O sobrecusto das renováveis também é pago pelos consumidores – deixem-me abrir aqui um parêntesis para dizer uma coisa muito simples… TUDO no sistema eléctrico nacional é pago pelos consumidores, certo? Mais ainda pelos domésticos. O Estado não paga nada, zero, niente… – mas não através do défice tarifário.

O sobrecusto das renováveis é parte de um bolo a que se chama CIEG (designação que aparece nas facturas), que significa “Custos de Interesse Económico Geral” – é bonito e cabe lá tudo.

Nesta rubrica, estão de facto, entre outros, as renováveis e o défice tarifário, mas também outros sobrecustos, como o da co-geração, das centrais térmicas a carvão ou a gás, das grandes hídricas, o sobrecusto das regiões autónomas (Madeira e Açores) e as rendas pagas aos municípios. Estes CIEG representam cerca de 43% da sua factura.

Destes 43%, o sobrecusto das renováveis para os consumidores domésticos, tem um peso de 56%, ou seja, de cerca de 24% do preço total da electricidade paga pelo consumidor.
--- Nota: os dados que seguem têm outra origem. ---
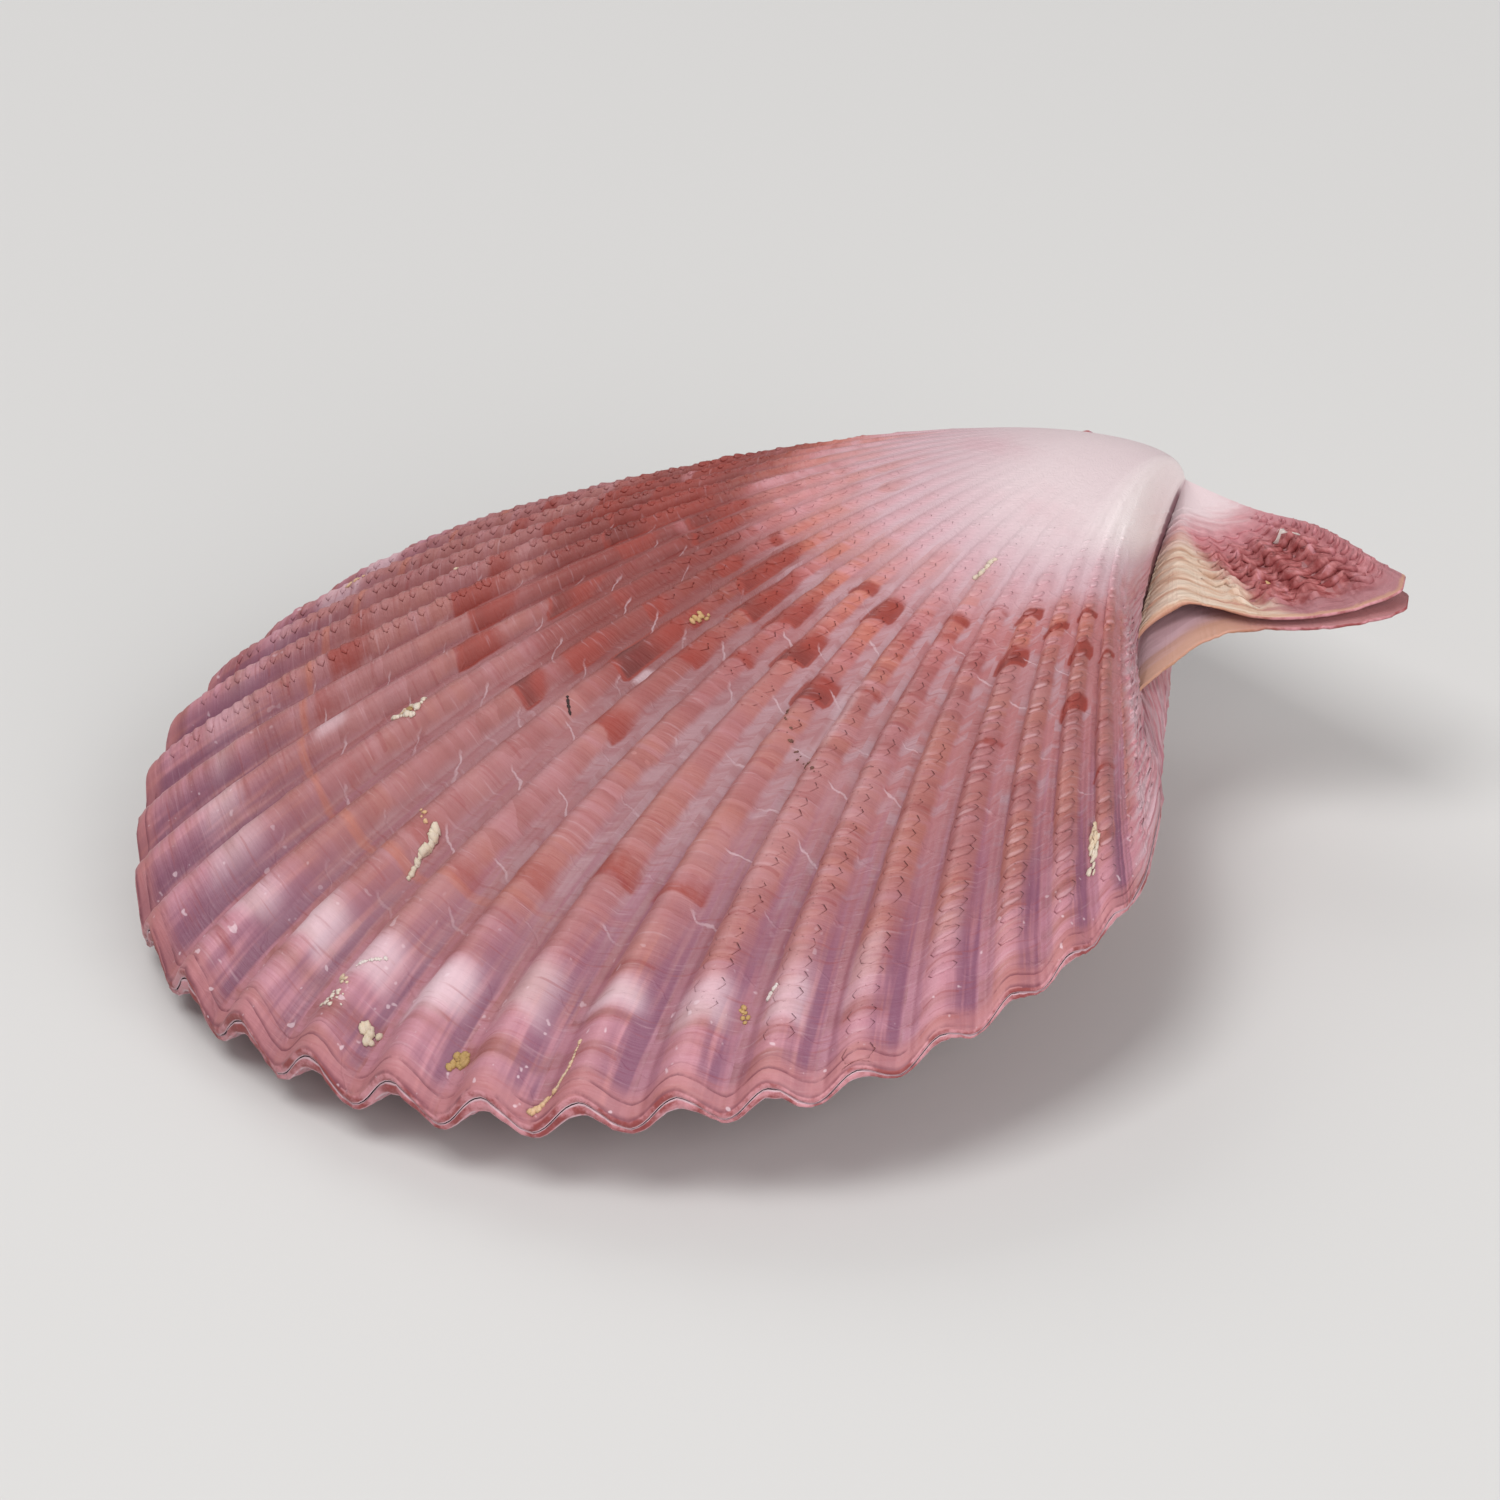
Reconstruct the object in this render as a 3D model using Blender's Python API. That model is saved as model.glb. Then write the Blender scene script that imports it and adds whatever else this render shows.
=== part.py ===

Mas se falarmos de consumidores industriais (em média tensão), os CIEG já “só” representam 28% da sua factura e destes, apenas 0,7% são imputados ao sobrecusto das renováveis, ou seja, as renováveis representam 0,2% do preço total da electricidade paga por este tipo de consumidor.

Pois, há mais esta nuance… O sobrecusto das renováveis não é equitativamente distribuído por todos os consumidores, mas sim repartido por escalão de tensão em função do número de clientes desse mesmo escalão. Como os consumidores domésticos são, em número, muitíssimo superiores a qualquer outro conjunto de consumidores e estão todos no mesmo escalão (baixa tensão inferior a 20,7kVA), na realidade são estes quem paga a quase totalidade do dito sobrecusto das renováveis.

A razão para este sobrecusto existir, ou o que penso sobre ele, pode vir a ser o tema de um próximo artigo.

A autora escreve de acordo com a antiga ortografia.